Serpents in a Happy Valley: Does the World Need Villains?

Can heroism exist without villainy?

The villains of BBC's Happy Valley abduct a young woman and get the storyline rolling. (Original screen capture.)

"The world needs villains so there can be heroes." So says Netflix promotional material for the BBC television series Happy Valley. Do we, really?

The right villain can certainly heighten our interest in a story. Where would Sherlock Holmes be without Moriarty, Superman without Lex Luthor, Batman without the Joker? Actually, they would still be heroes without those arch-nemeses. Despite all the movies and other adaptations, Professor Moriarty died in the same Arthur Conan Doyle story in which he first appeared. Superman constantly soars about, redirecting asteroids that might strike planet Earth and catching damaged airliners before they can crash. Batman has a rich gallery of other rogues to challenge him. Bruce Wayne would not become Batman without a mugger killing Bruce's parents, but the character's altruistic parents were nevertheless raising him to look out for other people. Those master villains may challenge the heroes and drive them to become better at what they do. Then again, repeatedly failing to end that villain once and for all can make the hero come across as incompetent.

Those heroes are fictional. From a storytelling standpoint whether recounting fact, fiction, or muddled myth somewhere in between, the villain has great value. How interesting were Adam and Eve before the serpent spoke and stirred things up? Maybe the whole point of giving them their time in Eden where they had only one rule, to stay away from two trees, was to give them a hard lesson after they inevitably broke that rule so they might see that humans do not belong in paradise. The troublemakers whose mischief may heighten an anecdote's appeal for audiences do not have to appear in everyday life for others to do the right thing, to stand up and help. A child can need assistance coping with many troubles that involve no bullies, abusers, or childsnatchers in the dark. A fallen adult can seem someone to take time to pick that person up. A depressed person can need inspiration. The belief that there must be a villain for heroes to arise can undermine the value we assigns heroism and might make people too ready, even eager, to perceive villainy where none is intended.
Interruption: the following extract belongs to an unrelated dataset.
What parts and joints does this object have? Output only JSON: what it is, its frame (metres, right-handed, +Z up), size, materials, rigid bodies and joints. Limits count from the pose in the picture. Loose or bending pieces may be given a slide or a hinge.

Does a belief that there must be a villain inspire people on opposite sides of a disagreement to villainize one another? The self-serving bias that leads people to accept credit for their own good deeds and absolve themselves of responsibility for their own worst actions paves way for the actor-observer difference in attributing one's own misdeeds to situational influences while assuming those observed in others came about because of those other people's ingrained traits - i.e, making the fundamental attribution error more often when judging others than when judging oneself. Each side in a conflict tends to see the other's hostility and actions as reflecting those other people's evil dispositions. Giving the benefit of the doubt to members of one's own ingroup but not to members of the outgroup is the ultimate attribution error. Whether looking at individuals or groups, we seem ready to perceive villains.

Although we do not need to overlook real evil, letting it foster and grow large unimpeded, expecting evil can lead us to see it wherever we look. Not only is that unfair to so many people who should not be villainized, this expectation can trick us into undervaluing heroes as well. Heroes can arise during calamities of many kinds, crises caused by no evil intent.

I raised this issue on Facebook and Twitter: "'The world needs villains so there can be heroes.' No, Happy Valley, it doesn't. There are catastrophes and other crises aplenty. Natural disasters, accidents—what other villain-less occasions call for heroes?"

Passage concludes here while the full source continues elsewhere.